The external things of religion have to do with buildings, sacraments, rites, rituals, priests or ministers, and services etc, but none of this forms the essence of true religion, they are merely representative elements that keep the idea of religion alive on the most external plane of life. The truly religious life is found in a person’s willingness acknowledge the Divine and to freely respond to their understanding of truth for no other reason than that it is the right thing to do, or the right way to live and be in life.

When this attitude is taken up then a person begins to view their affections and thoughts to discover their quality using the Word. Self examination by means of the Word is described by verse 3 where it says that…

Jos 1:3 Every place on which the sole of your foot shall tread, I have given it to you, as I spoke to Moses.

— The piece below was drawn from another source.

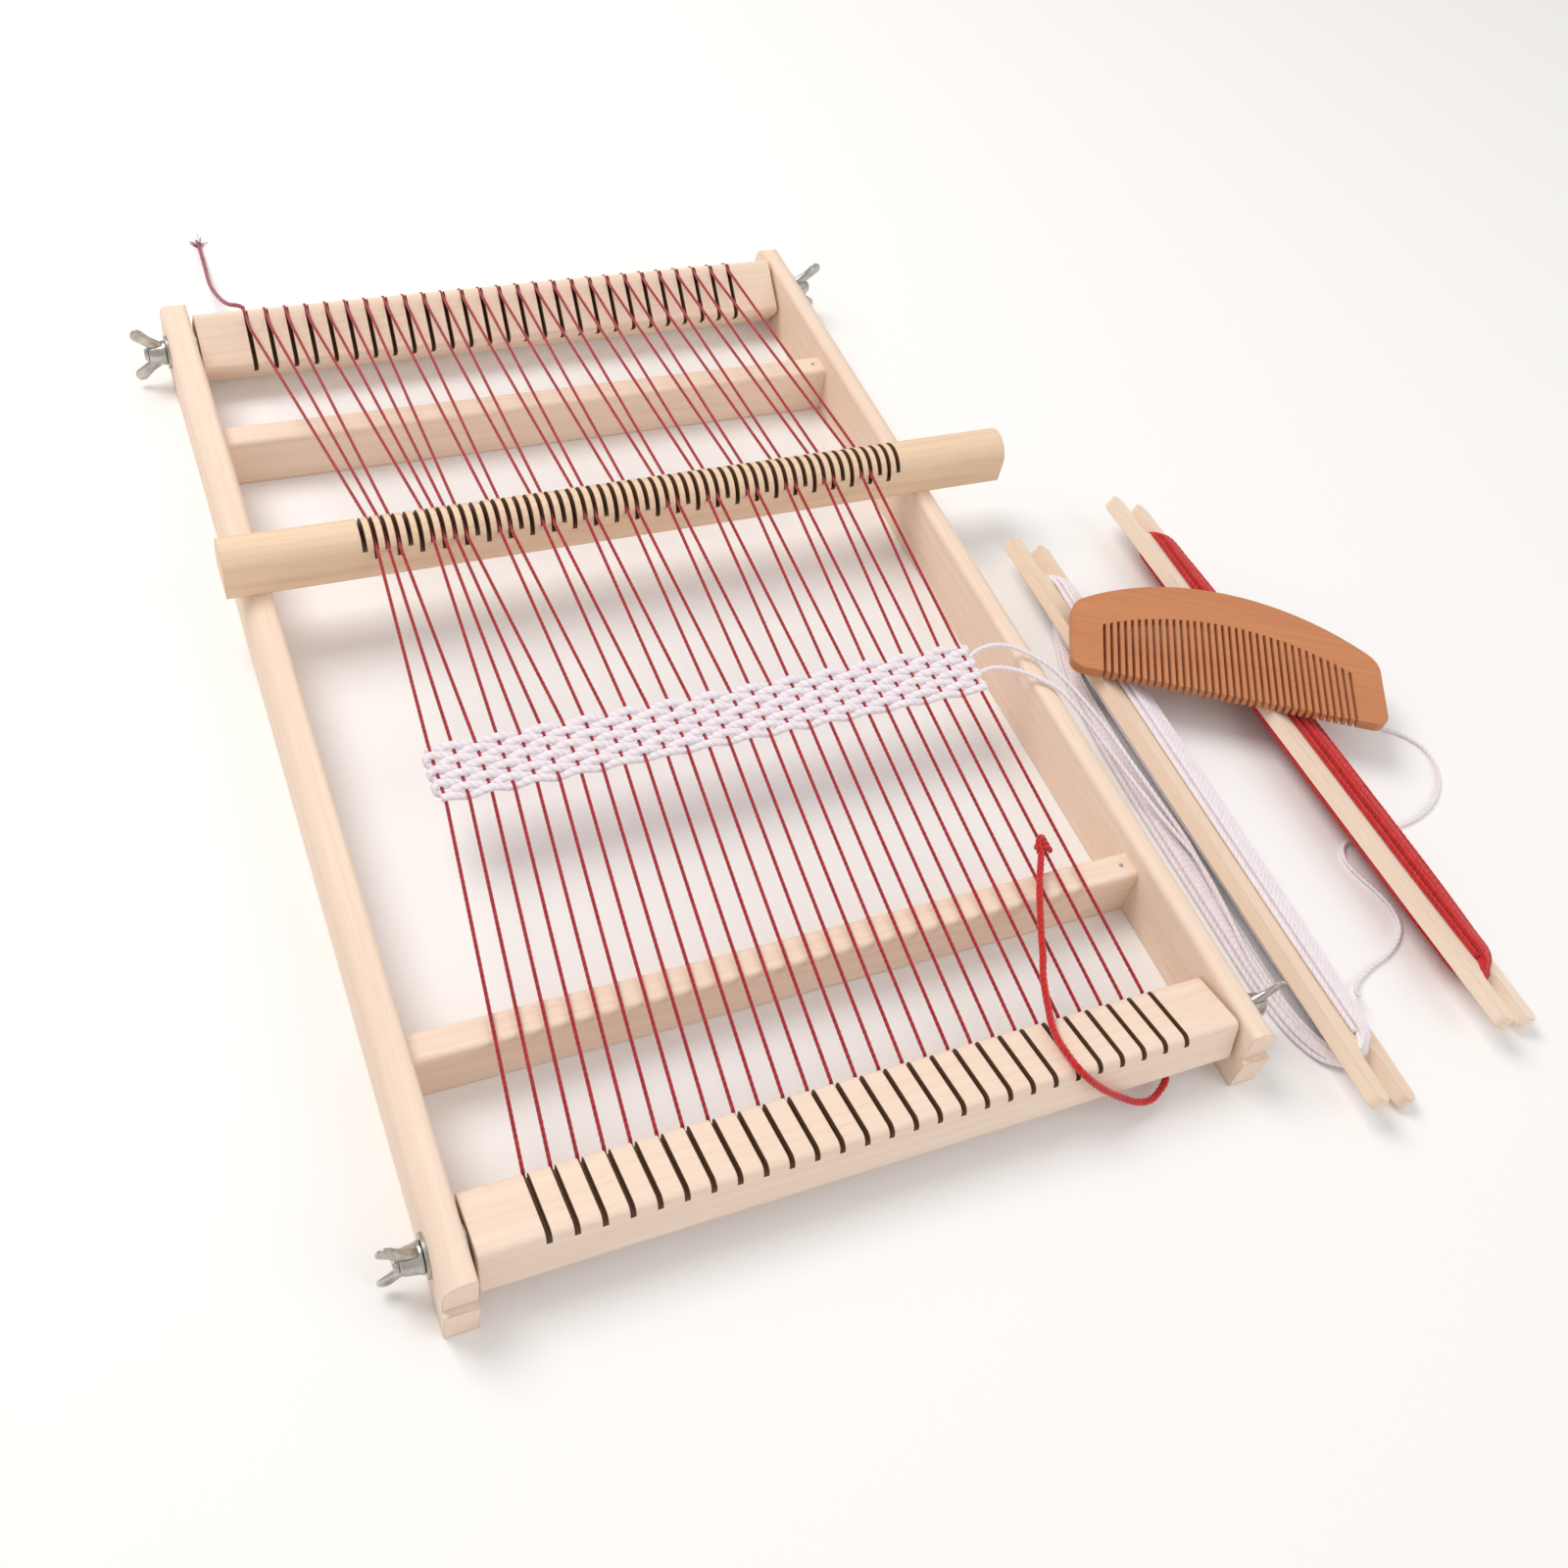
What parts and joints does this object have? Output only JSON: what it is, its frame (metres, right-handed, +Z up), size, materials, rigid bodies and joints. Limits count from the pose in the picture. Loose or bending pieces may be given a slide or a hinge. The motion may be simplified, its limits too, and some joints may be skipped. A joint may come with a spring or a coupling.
{
  "type": "table loom",
  "caption": "Small wooden frame loom with slotted warp beams, wing-nut clamps, a slotted heddle bar, a red warp with a first woven band, stick shuttles and a comb.",
  "frame": {"origin": "middle of the front stretcher's underside, on the table", "axes": "+X along the beams to the weaver's right, +Y along the rails away from the weaver, +Z up"},
  "size_m": [0.4043, 0.4895, 0.041],
  "materials": {
    "frame_wood": "sanded pale softwood, bare",
    "beam_wood": "sanded pale softwood, bare, with dark saw cuts",
    "heddle_wood": "smooth yellow-brown wood, bare, with dark saw cuts",
    "shuttle_wood": "thin pale wood, sanded",
    "comb_wood": "polished orange-brown wood",
    "steel": "bright zinc plate",
    "warp_yarn": "twisted red cotton",
    "red_yarn": "soft red yarn, slightly hairy",
    "tail_yarn": "dusty rose yarn, frayed",
    "white_yarn": "soft white yarn"
  },
  "bodies": {
    "frame": {"left_rail": "frame_wood", "right_rail": "frame_wood", "front_stretcher": "frame_wood", "rear_stretcher": "frame_wood", "stretcher_dowels": "frame_wood", "toe_nails": "steel", "inner_washers": "steel", "outer_washers": "steel", "warp_rear_span": "warp_yarn", "warp_back_even": "warp_yarn", "warp_back_odd": "warp_yarn", "warp_shed_odd": "warp_yarn", "warp_front_even": "warp_yarn", "warp_front_odd": "warp_yarn", "warp_in_band": "warp_yarn", "warp_front_span": "warp_yarn", "woven_band": "white_yarn", "warp_knot": "red_yarn", "warp_loop": "red_yarn", "warp_tail": "tail_yarn", "weft_yarn": "white_yarn", "weft_tail": "white_yarn", "shuttle_yarn": "white_yarn"},
    "front_beam": {"front_beam": "beam_wood", "front_beam_bolts": "steel", "warp_front_ends": "warp_yarn"},
    "rear_beam": {"rear_beam": "beam_wood", "rear_beam_bolts": "steel", "warp_rear_loops": "warp_yarn"},
    "wing_nut_front_left": {"wing_nut_front_left": "steel"},
    "wing_nut_front_right": {"wing_nut_front_right": "steel"},
    "wing_nut_rear_left": {"wing_nut_rear_left": "steel"},
    "wing_nut_rear_right": {"wing_nut_rear_right": "steel"},
    "heddle_bar": {"heddle_bar": "heddle_wood"},
    "shed": {"warp_shed_even": "warp_yarn"},
    "white_shuttle": {"white_shuttle": "shuttle_wood", "white_winding": "white_yarn"},
    "red_shuttle": {"red_shuttle": "shuttle_wood", "red_winding": "red_yarn"},
    "comb": {"comb": "comb_wood"}
  },
  "joints": [
    {"name": "front_beam_turn", "type": "hinge", "parent": "frame", "child": "front_beam", "pos_m": [0, -0.0555, 0.0135], "axis": [1, 0, 0], "range_deg": [-15, 15], "deforming": ["warp_front_span", "warp_loop", "warp_front_ends"]},
    {"name": "rear_beam_turn", "type": "hinge", "parent": "frame", "child": "rear_beam", "pos_m": [0, 0.3105, 0.0135], "axis": [1, 0, 0], "range_deg": [-15, 15], "deforming": ["warp_rear_span", "warp_tail", "warp_rear_loops"]},
    {"name": "heddle_tip", "type": "hinge", "parent": "frame", "child": "heddle_bar", "pos_m": [0.0105, 0.1695, 0.025], "axis": [1, 0, 0], "range_deg": [0, 11], "deforming": ["warp_shed_odd"]},
    {"name": "shed_lift", "type": "slide", "parent": "frame", "child": "shed", "axis": [0, 0, 1], "range_m": [0, 0.0029], "deforming": ["warp_back_even", "warp_front_even", "warp_shed_even"]},
    {"name": "wing_nut_front_left_turn", "type": "hinge", "parent": "front_beam", "child": "wing_nut_front_left", "pos_m": [-0.1291, -0.0555, 0.0135], "axis": [1, 0, 0], "continuous": true},
    {"name": "wing_nut_front_right_turn", "type": "hinge", "parent": "front_beam", "child": "wing_nut_front_right", "pos_m": [0.1291, -0.0555, 0.0135], "axis": [1, 0, 0], "continuous": true},
    {"name": "wing_nut_rear_left_turn", "type": "hinge", "parent": "rear_beam", "child": "wing_nut_rear_left", "pos_m": [-0.1291, 0.3105, 0.0135], "axis": [1, 0, 0], "continuous": true},
    {"name": "wing_nut_rear_right_turn", "type": "hinge", "parent": "rear_beam", "child": "wing_nut_rear_right", "pos_m": [0.1291, 0.3105, 0.0135], "axis": [1, 0, 0], "continuous": true},
    {"name": "white_shuttle_slide", "type": "slide", "parent": "frame", "child": "white_shuttle", "axis": [0, 1, 0], "range_m": [-0.03, 0.03], "deforming": ["weft_yarn", "weft_tail", "shuttle_yarn"]},
    {"name": "red_shuttle_slide", "type": "slide", "parent": "frame", "child": "red_shuttle", "axis": [0, 1, 0], "range_m": [-0.05, 0.05]},
    {"name": "comb_lift", "type": "slide", "parent": "frame", "child": "comb", "axis": [0, 0, 1], "range_m": [0, 0.1]}
  ],
  "couplings": [
    {"joint": "shed_lift", "follows": "heddle_tip", "m_per_rad": 0.0148}
  ]
}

Joshua is the Word that saves us and the sole of its foot is the literal sense which contains the spiritual sense. When we take hold of the Word and look to the Lord to reveal those things that are opposed to the spiritual life in order to have them removed, even as we are doing as we look into the book of Joshua, then the literal sense or the lowest or most external aspect of the Word, which is here called, “the sole of your foot” or “the sole of Jehovah Saviour’s foot”, is brought into contact with the states of our mind, which is the ground the Word treads upon. Thus by means of literal sense of the Word understood in the light of the principles expounded in the Heavenly Doctrines our states of mind are exposed to spiritual truths and principles by which the mind can be reclaimed by the Lord from the dominance of self centred affections and false perspectives of the proprium.

This is the story of Joshua. It’s the story of the regeneration of the human mind, a story of battles and ridding the interior land of the mind of those things that oppose the life of heaven. This is the Great Commission given to all those who would be the Lord’s disciples. And for this work the Lord says…

Jos 1:9 Have I not commanded you? Be strong and brave. Do not be afraid or discouraged, for Jehovah your God is with you in all places where you go.